---- Collected material

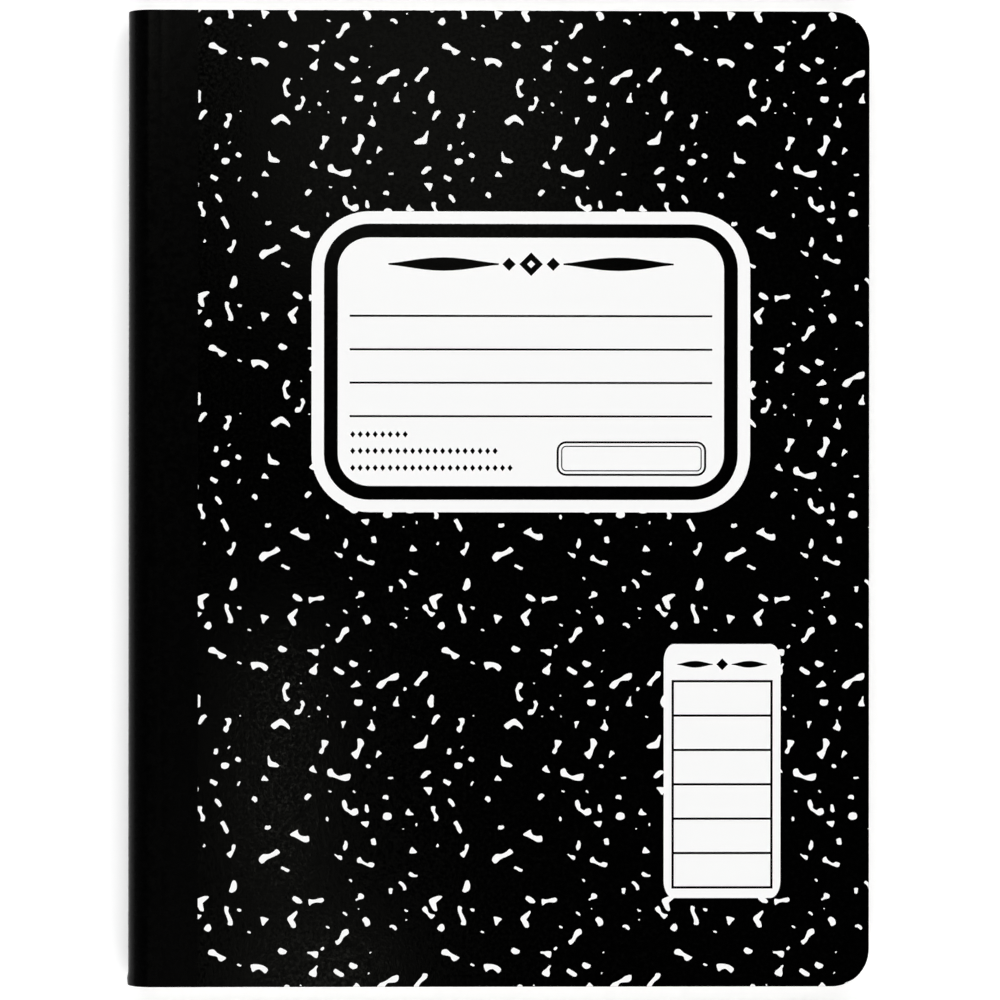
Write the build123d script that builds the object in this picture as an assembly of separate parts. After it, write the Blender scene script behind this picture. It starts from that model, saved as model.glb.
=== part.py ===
from build123d import *
import math
import os

# A sewn notebook lying on its back cover.
# X runs from the spine to the fore-edge, Y from tail to head, Z up through the pages.
# The origin is under the middle of the book, on the surface that it lies on.

# Driving dimensions, in millimetres
book_width = 188.5  # spine to fore-edge
book_length = 247.65  # tail to head
spine_thickness = 12.0  # over both covers, at the sewn fold
fore_thickness = 9.4  # over both covers, at the fore-edge
corner_radius = 9.5  # fore-edge corners, cut through covers and pages in one stroke
board_thickness = 0.65  # cover board
tape_thickness = 0.15  # spine tape, pressed into the board until it lies flush
crease_from_spine = 8.9  # hinge crease of each cover
tape_from_spine = 18.2  # edge of the tape on each cover
crease_depth = 0.08  # groove rolled into the tape along the crease
crease_half_width = 0.5  # half of that groove's width
page_air = 0.05  # air between a cover and the pages
thread_diameter = 0.35  # sewing thread
strand_diameter = 0.3  # needle thread where it is pulled tight through the sheets
needle_hole_diameter = 0.5  # hole that the needle leaves
stitch_length = 8.0  # from one needle hole to the next
stitch_margin = 4.0  # least distance from a needle hole to head or tail
thread_clearance = 0.02  # round the needle thread in its groove
gutter_clearance = 0.1  # round the bobbin thread in the centre fold
lock_gap = 0.05  # between a strand's tip and the bobbin thread

# Places that follow from them
spine_x = -book_width / 2
fore_x = book_width / 2
crease_x = spine_x + crease_from_spine
tape_edge_x = spine_x + tape_from_spine
fold_radius = spine_thickness / 2
fold_x = spine_x + fold_radius  # centre of the rounded fold, and the innermost sheet's fold
fold_z = spine_thickness / 2
front_fall = (spine_thickness - fore_thickness) / (fore_x - crease_x)
page_inset = board_thickness + page_air
needle_thread_x = spine_x + tape_thickness + thread_clearance + thread_diameter / 2


def front_z(x):
    """Height of the front cover's outer face, level to the crease and then falling to the fore-edge."""
    return spine_thickness - max(x - crease_x, 0) * front_fall


def section(points):
    """Face in the XZ plane with straight sides."""
    return make_face(Plane.XZ * Polyline(*points, close=True))


def full_length(face):
    """Prism of a section, from tail to head."""
    return extrude(face, amount=book_length / 2, both=True)


def fold_arc(inset):
    """Half circle round the fold, inset from the tape's outer face, from the back to the front."""
    radius = fold_radius - inset
    back_end = (fold_x, fold_z - radius)
    front_end = (fold_x, fold_z + radius)
    return Plane.XZ * ThreePointArc(back_end, (fold_x - radius, fold_z), front_end)


def wrapped_section(back_run, inset, front_run):
    """Face that closes a half circle round the fold with straight sides."""
    radius = fold_radius - inset
    back_end = (fold_x, fold_z - radius)
    front_end = (fold_x, fold_z + radius)
    sides = Plane.XZ * Polyline(front_end, *front_run, *back_run, back_end)
    return make_face([fold_arc(inset), sides])


def knife_cut(piece):
    """Trim a piece to the book's outline, with round corners at the fore-edge only."""
    block = Box(book_width, book_length, spine_thickness, align=(Align.CENTER, Align.CENTER, Align.MIN))
    fore_edges = block.edges().filter_by(Axis.Z).group_by(Axis.X)[-1]
    return fillet(fore_edges, corner_radius) & piece


def stitch_places():
    """Y of each needle hole, spaced evenly about the middle."""
    count = int((book_length - 2 * stitch_margin) / stitch_length) + 1
    first = -(count - 1) * stitch_length / 2
    return [first + number * stitch_length for number in range(count)]


def rod_along_y(x, diameter):
    """Straight rod at the height of the fold, from tail to head."""
    return Pos(x, 0, fold_z) * Rot(90, 0, 0) * Cylinder(diameter / 2, book_length)


def rods_through_fold(start_x, end_x, diameter):
    """One rod across the folds at each needle hole."""
    length = end_x - start_x
    middle = (start_x + end_x) / 2
    rod = Rot(0, 90, 0) * Cylinder(diameter / 2, length)
    return [Pos(middle, place, fold_z) * rod for place in stitch_places()]


def make_page_block():
    """All the sheets, folded once and nested, with the needle holes and the gutter of the centre fold."""
    back_z = page_inset
    front_run = [(crease_x, front_z(crease_x) - page_inset), (fore_x, front_z(fore_x) - page_inset)]
    sheets = knife_cut(full_length(wrapped_section([(fore_x, back_z)], page_inset, front_run)))
    gutter = rod_along_y(fold_x, thread_diameter + 2 * gutter_clearance)
    holes = rods_through_fold(spine_x, fold_x, needle_hole_diameter)
    return sheets - [gutter, *holes]


def make_spine_board():
    """The folded board between its two creases, with the needle holes and the needle thread's groove."""
    outer = wrapped_section(
        [(crease_x, tape_thickness)], tape_thickness, [(crease_x, spine_thickness - tape_thickness)]
    )
    inner = wrapped_section(
        [(crease_x, board_thickness)], board_thickness, [(crease_x, spine_thickness - board_thickness)]
    )
    board = full_length(outer) - full_length(inner)
    groove_width = thread_diameter + 2 * thread_clearance
    groove = rod_along_y(needle_thread_x, groove_width)
    mouth_depth = needle_thread_x - spine_x
    mouth = Pos(spine_x + mouth_depth / 2, 0, fold_z) * Box(mouth_depth, book_length, groove_width)
    holes = rods_through_fold(needle_thread_x, fold_x, needle_hole_diameter)
    return board - [groove, mouth, *holes]


def make_front_cover():
    """The board from the front crease to the fore-edge, pressed thinner under the tape."""
    return knife_cut(full_length(section([
        (crease_x, front_z(crease_x) - tape_thickness),
        (tape_edge_x, front_z(tape_edge_x) - tape_thickness),
        (tape_edge_x, front_z(tape_edge_x)),
        (fore_x, front_z(fore_x)),
        (fore_x, front_z(fore_x) - board_thickness),
        (crease_x, front_z(crease_x) - board_thickness),
    ])))


def make_back_cover():
    """The board from the back crease to the fore-edge, flat on the table."""
    return knife_cut(full_length(section([
        (crease_x, tape_thickness),
        (tape_edge_x, tape_thickness),
        (tape_edge_x, 0),
        (fore_x, 0),
        (fore_x, board_thickness),
        (crease_x, board_thickness),
    ])))


def make_spine_tape():
    """The tape round the fold, from crease to crease."""
    groove_x = crease_x - crease_half_width
    outer = wrapped_section(
        [(crease_x, crease_depth), (groove_x, 0)],
        0,
        [(groove_x, spine_thickness), (crease_x, spine_thickness - crease_depth)],
    )
    inner = wrapped_section(
        [(crease_x, tape_thickness)], tape_thickness, [(crease_x, spine_thickness - tape_thickness)]
    )
    return full_length(outer) - full_length(inner)


def make_front_tape():
    """The tape on the front cover, from the crease to its edge."""
    groove_x = crease_x + crease_half_width
    return full_length(section([
        (crease_x, front_z(crease_x) - crease_depth),
        (groove_x, front_z(groove_x)),
        (tape_edge_x, front_z(tape_edge_x)),
        (tape_edge_x, front_z(tape_edge_x) - tape_thickness),
        (crease_x, front_z(crease_x) - tape_thickness),
    ]))


def make_back_tape():
    """The tape on the back cover, from the crease to its edge."""
    groove_x = crease_x + crease_half_width
    return full_length(section([
        (crease_x, crease_depth),
        (groove_x, 0),
        (tape_edge_x, 0),
        (tape_edge_x, tape_thickness),
        (crease_x, tape_thickness),
    ]))


def make_needle_thread():
    """Thread along the outside of the fold, with a strand down each needle hole."""
    line = rod_along_y(needle_thread_x, thread_diameter)
    strand_end = fold_x - thread_diameter / 2 - lock_gap
    return line + rods_through_fold(needle_thread_x, strand_end, strand_diameter)


def make_bobbin_thread():
    """Thread along the gutter of the innermost sheet."""
    return rod_along_y(fold_x, thread_diameter)


pieces = {
    "page_block": make_page_block(),
    "spine_board": make_spine_board(),
    "front_cover": make_front_cover(),
    "back_cover": make_back_cover(),
    "spine_tape": make_spine_tape(),
    "front_tape": make_front_tape(),
    "back_tape": make_back_tape(),
    "needle_thread": make_needle_thread(),
    "bobbin_thread": make_bobbin_thread(),
}

os.makedirs("parts", exist_ok=True)
for name, piece in pieces.items():
    export_step(piece, f"parts/{name}.step")
    print(name, len(piece.solids()), "solid,", round(piece.volume, 1), "mm3")

front_tilt = math.degrees(math.atan(front_fall))
print("front cover falls", round(front_tilt, 3), "degrees; crease at x", crease_x)
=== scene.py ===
import math
import random
import bpy
import bmesh
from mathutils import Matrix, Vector, noise
from mathutils.geometry import delaunay_2d_cdt


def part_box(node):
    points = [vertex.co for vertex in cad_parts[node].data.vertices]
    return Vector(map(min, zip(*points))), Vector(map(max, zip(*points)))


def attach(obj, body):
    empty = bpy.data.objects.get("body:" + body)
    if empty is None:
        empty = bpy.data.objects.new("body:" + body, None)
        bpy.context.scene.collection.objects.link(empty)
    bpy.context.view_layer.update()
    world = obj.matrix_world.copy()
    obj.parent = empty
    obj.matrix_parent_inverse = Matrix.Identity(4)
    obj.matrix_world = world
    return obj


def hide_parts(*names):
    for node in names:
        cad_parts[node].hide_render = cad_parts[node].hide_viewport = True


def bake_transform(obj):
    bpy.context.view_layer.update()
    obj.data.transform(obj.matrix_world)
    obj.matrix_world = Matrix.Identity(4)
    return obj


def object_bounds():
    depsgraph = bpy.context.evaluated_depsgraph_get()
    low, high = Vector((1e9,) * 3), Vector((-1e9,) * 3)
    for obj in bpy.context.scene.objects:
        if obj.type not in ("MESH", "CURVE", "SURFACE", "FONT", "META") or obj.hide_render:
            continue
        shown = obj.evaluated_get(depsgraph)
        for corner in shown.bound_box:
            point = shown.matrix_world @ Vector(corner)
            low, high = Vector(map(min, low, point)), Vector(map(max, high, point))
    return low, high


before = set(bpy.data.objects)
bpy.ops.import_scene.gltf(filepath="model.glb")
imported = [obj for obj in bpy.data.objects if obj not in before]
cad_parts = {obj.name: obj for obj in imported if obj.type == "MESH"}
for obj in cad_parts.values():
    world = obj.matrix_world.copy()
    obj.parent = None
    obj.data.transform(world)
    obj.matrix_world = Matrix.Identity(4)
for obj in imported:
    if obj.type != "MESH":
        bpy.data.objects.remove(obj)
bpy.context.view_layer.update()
mm = 0.001

# the book's own sizes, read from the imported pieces
spineTapeLow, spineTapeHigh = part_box("spine_tape")
_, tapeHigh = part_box("back_tape")
_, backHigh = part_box("back_cover")
frontLow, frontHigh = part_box("front_cover")
pagesLow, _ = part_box("page_block")

book = {
    "spineX": spineTapeLow[0],
    "foreX": frontHigh[0],
    "creaseX": frontLow[0],
    "tapeEdgeX": tapeHigh[0],
    "halfLength": frontHigh[1],
    "spineThickness": spineTapeHigh[2],
    "board": backHigh[2],
    "tape": tapeHigh[2],
    "pageInset": pagesLow[2],
    "cornerRadius": 9.5 * mm,
    "grooveDepth": 0.04 * mm,  # hinge groove pressed along each crease
    "grooveWidth": 0.75 * mm,
    "hingeZone": 0.5 * mm,  # half of the strip that bends at a crease
}
foldRadius = book["spineThickness"] / 2
foldX = book["spineX"] + foldRadius
quarterFold = math.pi / 2 * foldRadius  # from the middle of the spine round to a cover
foreZ = frontLow[2] + book["board"]
coverFall = (book["spineThickness"] - foreZ) / (book["foreX"] - book["creaseX"])


# height of a cover's outer face: side is 1 on the front and -1 on the back
def coverZ(side, x):
    if side < 0:
        return 0.0
    return book["spineThickness"] - max(x - book["creaseX"], 0) * coverFall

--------

§ What to work on
Quote the listing word for word from its first line through the line in which "# The origin" appears.

§ Answer to the task
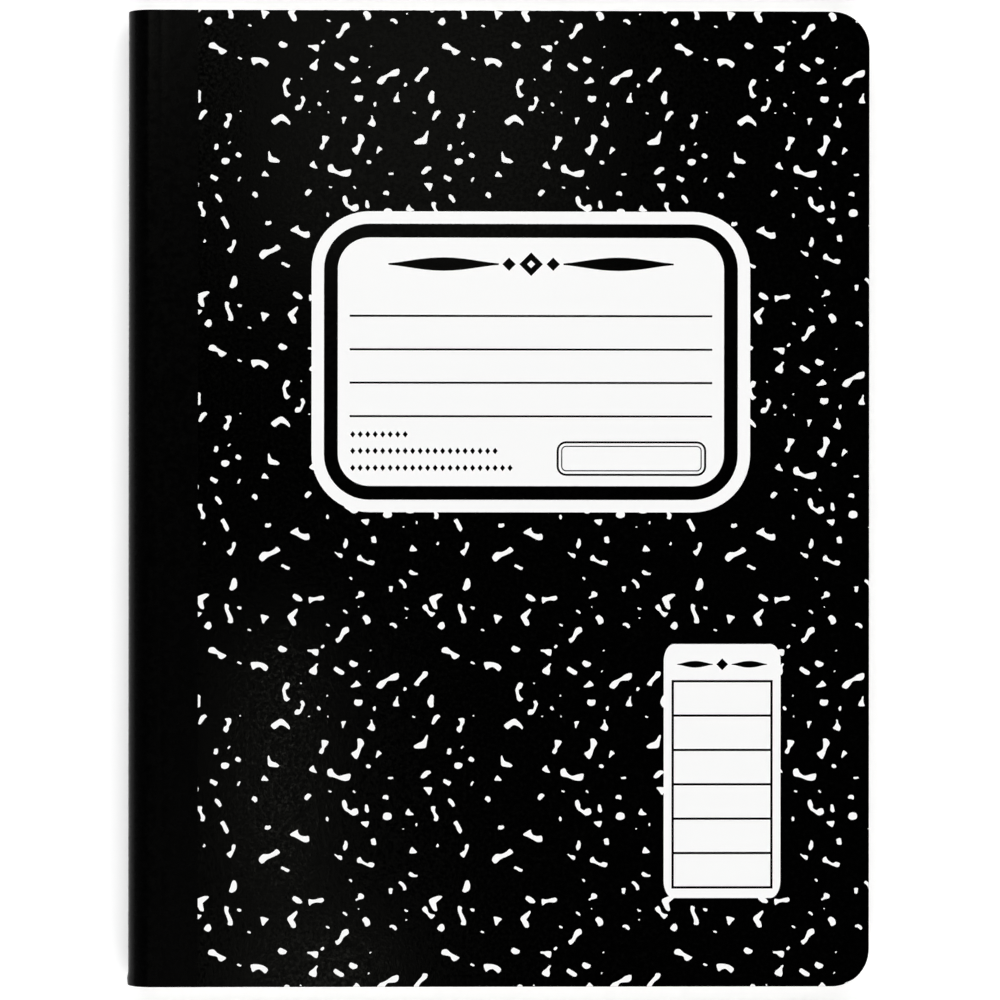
Write the build123d script that builds the object in this picture as an assembly of separate parts. After it, write the Blender scene script behind this picture. It starts from that model, saved as model.glb.
=== part.py ===
from build123d import *
import math
import os

# A sewn notebook lying on its back cover.
# X runs from the spine to the fore-edge, Y from tail to head, Z up through the pages.
# The origin is under the middle of the book, on the surface that it lies on.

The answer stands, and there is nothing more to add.